§ Problem
The data follows this line. Copy verbatim the line with "before = set(bpy.data.objects)" and each line after it to the end.

------------------------------

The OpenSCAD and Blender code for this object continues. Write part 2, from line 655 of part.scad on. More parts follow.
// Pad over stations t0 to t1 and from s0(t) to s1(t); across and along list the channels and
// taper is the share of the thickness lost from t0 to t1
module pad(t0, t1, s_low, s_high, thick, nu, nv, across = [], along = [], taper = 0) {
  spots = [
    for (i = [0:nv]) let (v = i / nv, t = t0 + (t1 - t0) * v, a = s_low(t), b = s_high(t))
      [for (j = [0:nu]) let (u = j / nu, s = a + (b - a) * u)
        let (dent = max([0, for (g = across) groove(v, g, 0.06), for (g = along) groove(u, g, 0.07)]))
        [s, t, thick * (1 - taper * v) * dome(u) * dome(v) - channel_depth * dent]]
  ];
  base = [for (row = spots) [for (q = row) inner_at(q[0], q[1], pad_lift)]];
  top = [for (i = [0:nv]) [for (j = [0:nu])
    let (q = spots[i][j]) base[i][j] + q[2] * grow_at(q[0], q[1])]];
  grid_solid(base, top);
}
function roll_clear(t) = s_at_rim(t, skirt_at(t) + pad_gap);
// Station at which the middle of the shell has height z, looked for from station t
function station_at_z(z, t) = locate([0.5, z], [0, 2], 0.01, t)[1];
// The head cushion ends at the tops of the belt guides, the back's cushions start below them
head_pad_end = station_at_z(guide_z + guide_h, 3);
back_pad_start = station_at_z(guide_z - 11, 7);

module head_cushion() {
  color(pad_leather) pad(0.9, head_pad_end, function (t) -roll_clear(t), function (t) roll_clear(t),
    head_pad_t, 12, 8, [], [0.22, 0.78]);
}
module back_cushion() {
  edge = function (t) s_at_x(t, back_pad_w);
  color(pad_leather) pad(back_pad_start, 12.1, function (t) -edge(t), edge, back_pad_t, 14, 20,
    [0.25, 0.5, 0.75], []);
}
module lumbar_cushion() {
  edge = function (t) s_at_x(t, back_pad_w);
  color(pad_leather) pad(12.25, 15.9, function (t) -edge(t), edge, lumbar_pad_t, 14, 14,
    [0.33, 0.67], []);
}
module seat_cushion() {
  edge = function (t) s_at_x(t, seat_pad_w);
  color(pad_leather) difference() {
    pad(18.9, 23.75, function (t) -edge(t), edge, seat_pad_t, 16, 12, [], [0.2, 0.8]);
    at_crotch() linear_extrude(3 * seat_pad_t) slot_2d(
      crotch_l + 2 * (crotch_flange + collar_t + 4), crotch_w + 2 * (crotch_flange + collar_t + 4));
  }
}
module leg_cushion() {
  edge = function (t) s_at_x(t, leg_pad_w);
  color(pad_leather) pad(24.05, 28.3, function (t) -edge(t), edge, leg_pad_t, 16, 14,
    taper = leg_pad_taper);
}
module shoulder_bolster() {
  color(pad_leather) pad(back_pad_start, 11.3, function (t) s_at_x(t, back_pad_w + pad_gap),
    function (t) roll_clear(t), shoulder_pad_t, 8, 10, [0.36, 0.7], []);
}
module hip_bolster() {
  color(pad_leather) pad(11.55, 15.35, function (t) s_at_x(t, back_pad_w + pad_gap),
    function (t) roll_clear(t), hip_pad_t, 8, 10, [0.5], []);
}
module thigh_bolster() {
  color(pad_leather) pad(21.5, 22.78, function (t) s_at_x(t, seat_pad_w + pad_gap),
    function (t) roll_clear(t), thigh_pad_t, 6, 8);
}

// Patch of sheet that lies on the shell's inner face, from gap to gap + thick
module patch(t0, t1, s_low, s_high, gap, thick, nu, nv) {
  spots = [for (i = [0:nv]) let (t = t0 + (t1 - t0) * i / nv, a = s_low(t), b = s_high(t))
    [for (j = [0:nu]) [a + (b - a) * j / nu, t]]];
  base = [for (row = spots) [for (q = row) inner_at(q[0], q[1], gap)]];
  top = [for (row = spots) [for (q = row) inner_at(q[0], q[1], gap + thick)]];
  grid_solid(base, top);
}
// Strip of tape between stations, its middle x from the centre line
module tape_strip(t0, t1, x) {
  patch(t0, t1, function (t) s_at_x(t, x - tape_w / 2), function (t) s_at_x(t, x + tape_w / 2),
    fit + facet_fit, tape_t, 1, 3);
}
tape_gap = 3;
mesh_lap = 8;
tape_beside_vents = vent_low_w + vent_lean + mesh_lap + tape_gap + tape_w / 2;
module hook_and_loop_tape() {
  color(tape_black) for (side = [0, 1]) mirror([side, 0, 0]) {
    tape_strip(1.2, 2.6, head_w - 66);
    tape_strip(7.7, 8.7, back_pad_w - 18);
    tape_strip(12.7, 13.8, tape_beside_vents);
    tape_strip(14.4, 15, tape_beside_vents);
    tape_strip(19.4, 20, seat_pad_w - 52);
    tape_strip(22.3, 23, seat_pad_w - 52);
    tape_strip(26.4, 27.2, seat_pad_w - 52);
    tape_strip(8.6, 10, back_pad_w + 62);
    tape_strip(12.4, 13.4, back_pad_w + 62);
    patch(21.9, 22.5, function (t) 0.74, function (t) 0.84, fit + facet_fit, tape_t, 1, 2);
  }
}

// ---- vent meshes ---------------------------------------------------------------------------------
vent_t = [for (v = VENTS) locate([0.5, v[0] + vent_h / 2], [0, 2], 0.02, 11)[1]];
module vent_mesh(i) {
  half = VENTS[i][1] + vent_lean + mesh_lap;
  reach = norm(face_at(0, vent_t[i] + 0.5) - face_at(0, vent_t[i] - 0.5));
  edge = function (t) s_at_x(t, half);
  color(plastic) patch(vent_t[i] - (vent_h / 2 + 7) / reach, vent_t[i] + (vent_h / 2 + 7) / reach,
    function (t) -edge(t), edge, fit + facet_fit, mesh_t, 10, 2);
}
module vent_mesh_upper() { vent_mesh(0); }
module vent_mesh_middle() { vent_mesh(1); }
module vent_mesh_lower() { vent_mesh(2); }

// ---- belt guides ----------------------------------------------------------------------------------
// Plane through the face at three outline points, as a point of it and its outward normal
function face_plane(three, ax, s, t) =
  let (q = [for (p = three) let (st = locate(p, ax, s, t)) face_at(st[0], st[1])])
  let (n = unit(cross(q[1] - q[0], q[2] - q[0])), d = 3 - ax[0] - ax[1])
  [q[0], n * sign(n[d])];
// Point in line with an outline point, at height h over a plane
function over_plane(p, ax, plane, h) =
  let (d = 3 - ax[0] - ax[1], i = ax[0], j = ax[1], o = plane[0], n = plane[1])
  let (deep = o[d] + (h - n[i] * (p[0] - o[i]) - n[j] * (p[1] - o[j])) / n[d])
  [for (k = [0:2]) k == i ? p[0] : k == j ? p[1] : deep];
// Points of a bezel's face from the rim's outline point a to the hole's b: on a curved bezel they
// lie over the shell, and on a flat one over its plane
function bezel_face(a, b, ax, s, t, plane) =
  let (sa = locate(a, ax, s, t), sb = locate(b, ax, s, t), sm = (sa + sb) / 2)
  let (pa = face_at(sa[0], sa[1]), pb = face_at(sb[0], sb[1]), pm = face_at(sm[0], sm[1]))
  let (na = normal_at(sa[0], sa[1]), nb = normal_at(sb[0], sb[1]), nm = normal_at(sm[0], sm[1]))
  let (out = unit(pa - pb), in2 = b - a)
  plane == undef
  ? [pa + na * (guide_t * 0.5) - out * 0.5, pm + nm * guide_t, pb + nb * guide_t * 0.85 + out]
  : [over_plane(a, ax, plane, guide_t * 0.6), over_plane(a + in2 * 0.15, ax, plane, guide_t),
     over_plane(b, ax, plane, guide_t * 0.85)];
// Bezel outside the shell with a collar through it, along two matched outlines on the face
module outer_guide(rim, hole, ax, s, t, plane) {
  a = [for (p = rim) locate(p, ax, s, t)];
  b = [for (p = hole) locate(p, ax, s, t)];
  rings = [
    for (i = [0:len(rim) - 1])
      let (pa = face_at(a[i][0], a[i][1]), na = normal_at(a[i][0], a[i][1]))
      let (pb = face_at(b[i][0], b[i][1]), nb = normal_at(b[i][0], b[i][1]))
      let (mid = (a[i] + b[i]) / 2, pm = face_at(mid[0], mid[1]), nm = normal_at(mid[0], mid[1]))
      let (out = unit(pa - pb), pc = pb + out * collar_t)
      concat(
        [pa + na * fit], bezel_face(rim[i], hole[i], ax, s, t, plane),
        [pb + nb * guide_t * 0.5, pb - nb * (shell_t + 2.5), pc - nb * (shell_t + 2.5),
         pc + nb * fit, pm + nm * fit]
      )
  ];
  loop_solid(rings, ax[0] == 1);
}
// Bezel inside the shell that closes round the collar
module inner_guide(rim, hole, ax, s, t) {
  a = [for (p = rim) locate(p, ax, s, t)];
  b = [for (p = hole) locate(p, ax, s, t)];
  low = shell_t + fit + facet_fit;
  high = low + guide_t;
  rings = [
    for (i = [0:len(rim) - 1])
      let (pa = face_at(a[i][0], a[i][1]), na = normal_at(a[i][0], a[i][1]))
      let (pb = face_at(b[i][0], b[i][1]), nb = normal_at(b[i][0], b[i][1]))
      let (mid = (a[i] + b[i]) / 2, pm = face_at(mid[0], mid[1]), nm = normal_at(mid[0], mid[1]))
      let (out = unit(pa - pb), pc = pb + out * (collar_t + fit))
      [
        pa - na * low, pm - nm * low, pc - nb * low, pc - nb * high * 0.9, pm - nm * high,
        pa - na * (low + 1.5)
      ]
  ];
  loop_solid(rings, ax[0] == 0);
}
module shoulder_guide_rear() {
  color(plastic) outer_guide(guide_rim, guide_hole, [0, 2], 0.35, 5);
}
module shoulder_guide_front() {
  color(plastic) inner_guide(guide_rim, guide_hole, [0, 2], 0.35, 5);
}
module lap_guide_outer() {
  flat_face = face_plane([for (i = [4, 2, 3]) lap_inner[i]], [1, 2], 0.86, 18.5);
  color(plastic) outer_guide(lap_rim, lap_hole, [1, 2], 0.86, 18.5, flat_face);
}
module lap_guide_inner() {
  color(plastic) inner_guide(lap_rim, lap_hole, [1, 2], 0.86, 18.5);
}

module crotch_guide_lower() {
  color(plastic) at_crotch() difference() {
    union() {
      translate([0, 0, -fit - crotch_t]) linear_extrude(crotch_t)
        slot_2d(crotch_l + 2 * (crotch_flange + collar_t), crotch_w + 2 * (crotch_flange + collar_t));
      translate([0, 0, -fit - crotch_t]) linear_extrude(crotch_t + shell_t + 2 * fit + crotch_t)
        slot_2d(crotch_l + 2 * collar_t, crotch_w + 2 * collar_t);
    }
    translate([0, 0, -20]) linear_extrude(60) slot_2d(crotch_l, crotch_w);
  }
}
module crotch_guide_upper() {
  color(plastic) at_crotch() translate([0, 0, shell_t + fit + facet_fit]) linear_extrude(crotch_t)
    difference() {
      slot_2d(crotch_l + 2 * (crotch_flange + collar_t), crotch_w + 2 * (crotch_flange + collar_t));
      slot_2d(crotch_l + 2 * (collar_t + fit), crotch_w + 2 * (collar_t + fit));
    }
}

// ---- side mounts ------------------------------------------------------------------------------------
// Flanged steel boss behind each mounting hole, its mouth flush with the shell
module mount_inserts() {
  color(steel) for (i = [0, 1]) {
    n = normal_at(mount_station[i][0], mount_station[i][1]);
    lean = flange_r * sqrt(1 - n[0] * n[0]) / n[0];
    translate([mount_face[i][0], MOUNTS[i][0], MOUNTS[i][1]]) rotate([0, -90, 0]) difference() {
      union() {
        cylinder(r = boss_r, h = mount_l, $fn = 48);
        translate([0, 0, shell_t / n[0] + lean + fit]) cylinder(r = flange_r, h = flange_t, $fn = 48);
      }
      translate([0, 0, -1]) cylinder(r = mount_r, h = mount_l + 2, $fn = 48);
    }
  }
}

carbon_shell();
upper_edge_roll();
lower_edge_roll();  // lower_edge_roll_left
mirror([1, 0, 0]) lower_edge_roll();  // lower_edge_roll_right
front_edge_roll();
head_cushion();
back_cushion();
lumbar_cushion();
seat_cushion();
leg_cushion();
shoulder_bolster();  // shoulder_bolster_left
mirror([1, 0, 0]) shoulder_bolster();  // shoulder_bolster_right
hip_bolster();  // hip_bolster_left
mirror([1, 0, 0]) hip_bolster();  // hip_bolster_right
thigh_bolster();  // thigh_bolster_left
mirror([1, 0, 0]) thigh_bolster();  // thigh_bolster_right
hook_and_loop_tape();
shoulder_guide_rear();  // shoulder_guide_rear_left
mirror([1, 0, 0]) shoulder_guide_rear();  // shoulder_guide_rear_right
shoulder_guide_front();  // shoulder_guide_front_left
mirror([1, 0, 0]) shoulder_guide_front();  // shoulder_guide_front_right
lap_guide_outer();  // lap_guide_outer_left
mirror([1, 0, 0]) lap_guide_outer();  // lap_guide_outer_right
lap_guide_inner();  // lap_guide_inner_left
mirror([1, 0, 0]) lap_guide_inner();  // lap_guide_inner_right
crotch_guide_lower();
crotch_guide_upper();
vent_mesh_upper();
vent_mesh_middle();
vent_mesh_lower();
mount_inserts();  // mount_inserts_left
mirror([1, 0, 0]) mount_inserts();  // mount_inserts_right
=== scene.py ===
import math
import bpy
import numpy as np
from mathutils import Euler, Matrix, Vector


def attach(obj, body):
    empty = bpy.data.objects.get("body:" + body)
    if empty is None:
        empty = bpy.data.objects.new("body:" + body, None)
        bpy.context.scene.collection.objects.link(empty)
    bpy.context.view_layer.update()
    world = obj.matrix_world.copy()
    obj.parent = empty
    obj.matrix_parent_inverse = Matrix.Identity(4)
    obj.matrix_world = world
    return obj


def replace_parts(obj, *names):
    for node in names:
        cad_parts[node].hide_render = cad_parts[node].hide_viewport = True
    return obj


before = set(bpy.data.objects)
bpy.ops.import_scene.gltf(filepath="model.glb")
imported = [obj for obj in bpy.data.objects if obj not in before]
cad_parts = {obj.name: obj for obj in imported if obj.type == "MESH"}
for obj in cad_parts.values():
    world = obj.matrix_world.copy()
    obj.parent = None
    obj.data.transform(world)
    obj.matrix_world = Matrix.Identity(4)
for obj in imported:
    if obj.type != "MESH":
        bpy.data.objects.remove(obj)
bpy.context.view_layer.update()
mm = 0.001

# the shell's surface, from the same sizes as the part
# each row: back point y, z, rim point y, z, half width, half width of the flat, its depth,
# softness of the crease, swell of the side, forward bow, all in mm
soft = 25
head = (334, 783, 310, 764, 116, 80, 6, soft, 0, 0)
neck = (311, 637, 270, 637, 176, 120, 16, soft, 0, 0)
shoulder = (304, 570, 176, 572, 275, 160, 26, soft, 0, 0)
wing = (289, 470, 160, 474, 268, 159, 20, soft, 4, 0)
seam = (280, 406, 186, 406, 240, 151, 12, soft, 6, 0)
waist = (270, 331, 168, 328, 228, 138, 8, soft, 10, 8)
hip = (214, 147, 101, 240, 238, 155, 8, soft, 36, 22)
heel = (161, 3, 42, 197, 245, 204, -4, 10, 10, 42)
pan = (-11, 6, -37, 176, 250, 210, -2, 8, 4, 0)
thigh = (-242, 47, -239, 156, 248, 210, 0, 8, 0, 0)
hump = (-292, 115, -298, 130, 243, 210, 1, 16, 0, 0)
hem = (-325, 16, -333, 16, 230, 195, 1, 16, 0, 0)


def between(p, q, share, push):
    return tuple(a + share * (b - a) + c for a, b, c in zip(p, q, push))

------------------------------

§ Solution to the exercise
before = set(bpy.data.objects)
bpy.ops.import_scene.gltf(filepath="model.glb")
imported = [obj for obj in bpy.data.objects if obj not in before]
cad_parts = {obj.name: obj for obj in imported if obj.type == "MESH"}
for obj in cad_parts.values():
    world = obj.matrix_world.copy()
    obj.parent = None
    obj.data.transform(world)
    obj.matrix_world = Matrix.Identity(4)
for obj in imported:
    if obj.type != "MESH":
        bpy.data.objects.remove(obj)
bpy.context.view_layer.update()
mm = 0.001

# the shell's surface, from the same sizes as the part
# each row: back point y, z, rim point y, z, half width, half width of the flat, its depth,
# softness of the crease, swell of the side, forward bow, all in mm
soft = 25
head = (334, 783, 310, 764, 116, 80, 6, soft, 0, 0)
neck = (311, 637, 270, 637, 176, 120, 16, soft, 0, 0)
shoulder = (304, 570, 176, 572, 275, 160, 26, soft, 0, 0)
wing = (289, 470, 160, 474, 268, 159, 20, soft, 4, 0)
seam = (280, 406, 186, 406, 240, 151, 12, soft, 6, 0)
waist = (270, 331, 168, 328, 228, 138, 8, soft, 10, 8)
hip = (214, 147, 101, 240, 238, 155, 8, soft, 36, 22)
heel = (161, 3, 42, 197, 245, 204, -4, 10, 10, 42)
pan = (-11, 6, -37, 176, 250, 210, -2, 8, 4, 0)
thigh = (-242, 47, -239, 156, 248, 210, 0, 8, 0, 0)
hump = (-292, 115, -298, 130, 243, 210, 1, 16, 0, 0)
hem = (-325, 16, -333, 16, 230, 195, 1, 16, 0, 0)


def between(p, q, share, push):
    return tuple(a + share * (b - a) + c for a, b, c in zip(p, q, push))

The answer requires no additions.